**Task directions**
Return every line of the material exactly.

**Dataset**
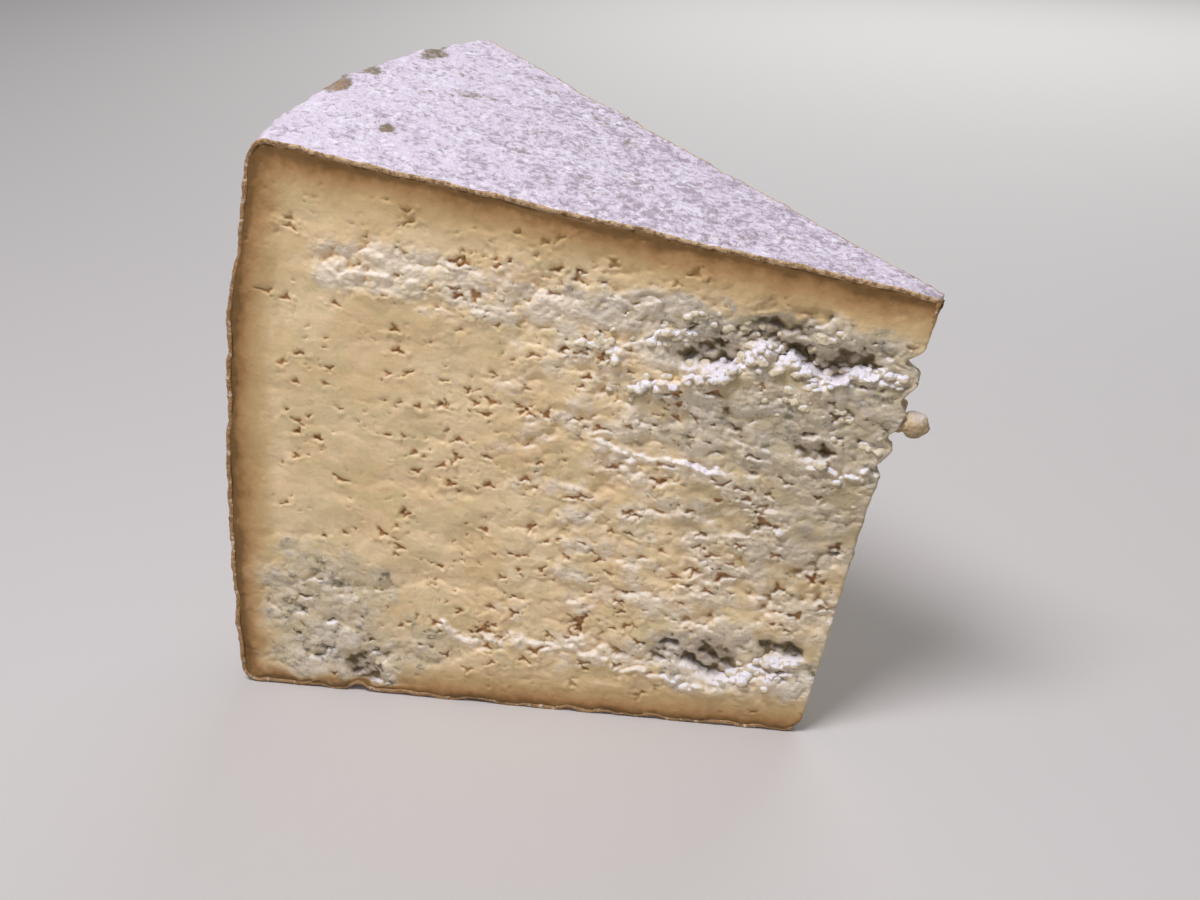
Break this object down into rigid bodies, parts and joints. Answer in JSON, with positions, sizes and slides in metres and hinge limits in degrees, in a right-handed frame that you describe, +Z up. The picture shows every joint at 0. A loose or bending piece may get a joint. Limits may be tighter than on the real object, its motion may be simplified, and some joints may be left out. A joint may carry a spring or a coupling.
{
  "type": "blue cheese wedge",
  "caption": "Tall wedge cut from a round natural-rind blue cheese, standing on the wheel's flat lower face, with a crumbly leaning nose and a thin mouldy rind.",
  "frame": {"origin": "on the flat base, under the middle of the bounding box", "axes": "+Z up from the base, +X along the front cut from the rind to the nose, +Y from the front cut back through the wedge"},
  "size_m": [0.1364, 0.0796, 0.1188],
  "materials": {
    "cheese": "cream-yellow crumbly paste with blue-grey mould, brown under-rind band and a powdery grey-white rind on the top, the curved side and the base"
  },
  "bodies": {
    "root": {"cheese_wedge": "cheese"}
  },
  "joints": []
}
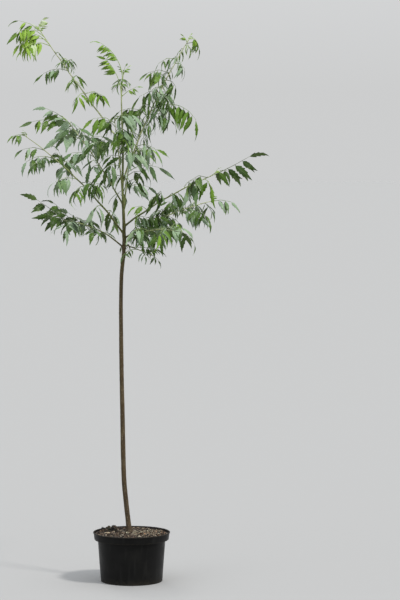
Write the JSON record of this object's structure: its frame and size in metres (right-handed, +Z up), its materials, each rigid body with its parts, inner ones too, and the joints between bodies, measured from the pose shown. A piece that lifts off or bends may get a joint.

**Exercise answer**
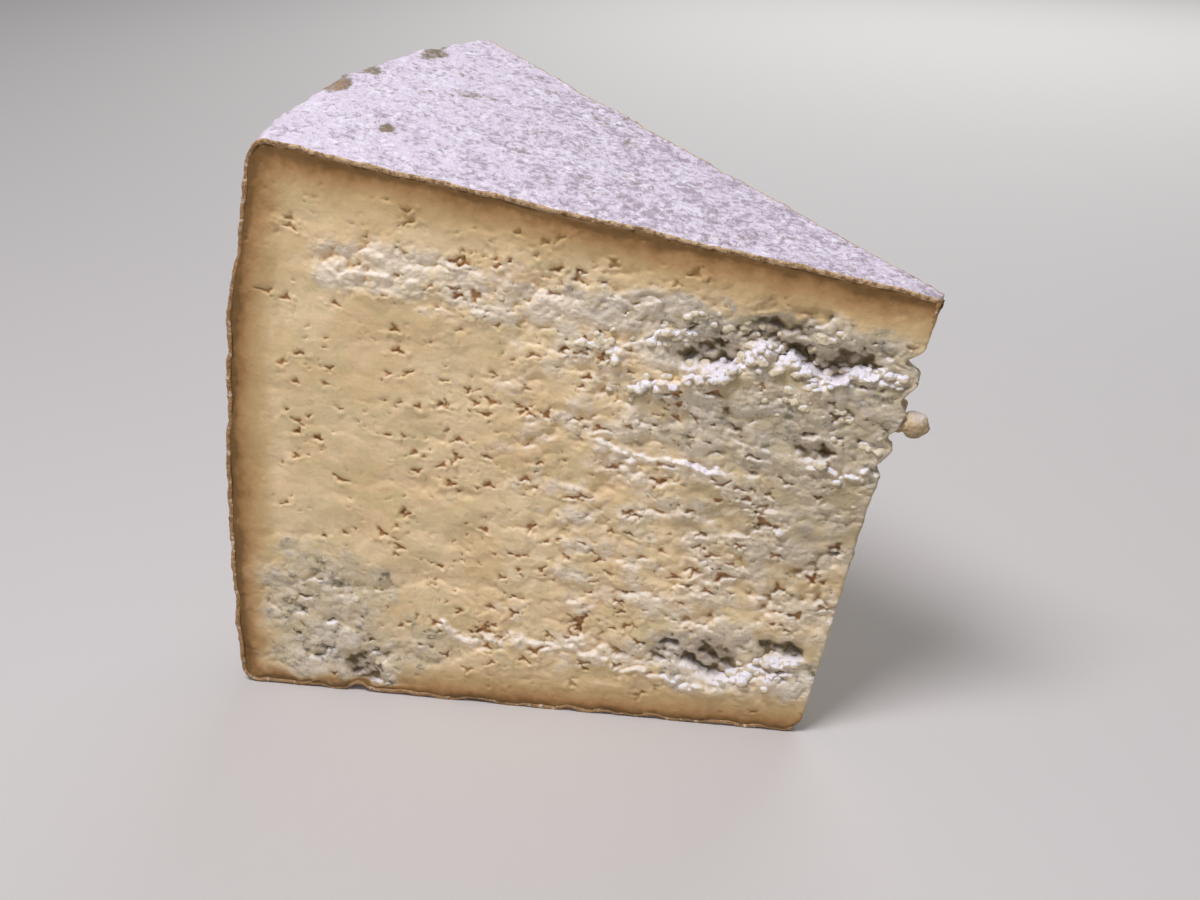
Break this object down into rigid bodies, parts and joints. Answer in JSON, with positions, sizes and slides in metres and hinge limits in degrees, in a right-handed frame that you describe, +Z up. The picture shows every joint at 0. A loose or bending piece may get a joint. Limits may be tighter than on the real object, its motion may be simplified, and some joints may be left out. A joint may carry a spring or a coupling.
{
  "type": "blue cheese wedge",
  "caption": "Tall wedge cut from a round natural-rind blue cheese, standing on the wheel's flat lower face, with a crumbly leaning nose and a thin mouldy rind.",
  "frame": {"origin": "on the flat base, under the middle of the bounding box", "axes": "+Z up from the base, +X along the front cut from the rind to the nose, +Y from the front cut back through the wedge"},
  "size_m": [0.1364, 0.0796, 0.1188],
  "materials": {
    "cheese": "cream-yellow crumbly paste with blue-grey mould, brown under-rind band and a powdery grey-white rind on the top, the curved side and the base"
  },
  "bodies": {
    "root": {"cheese_wedge": "cheese"}
  },
  "joints": []
}
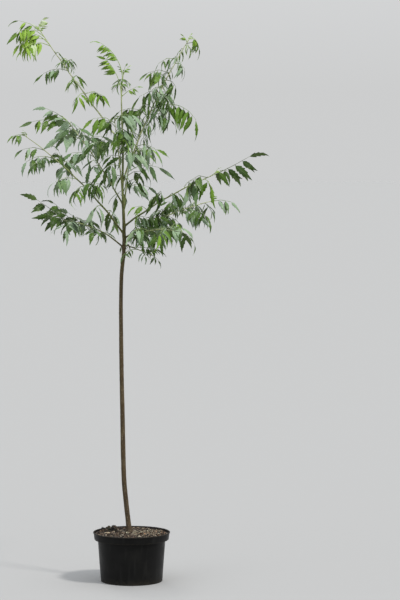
Write the JSON record of this object's structure: its frame and size in metres (right-handed, +Z up), its materials, each rigid body with its parts, inner ones too, and the joints between bodies, measured from the pose shown. A piece that lifts off or bends may get a joint.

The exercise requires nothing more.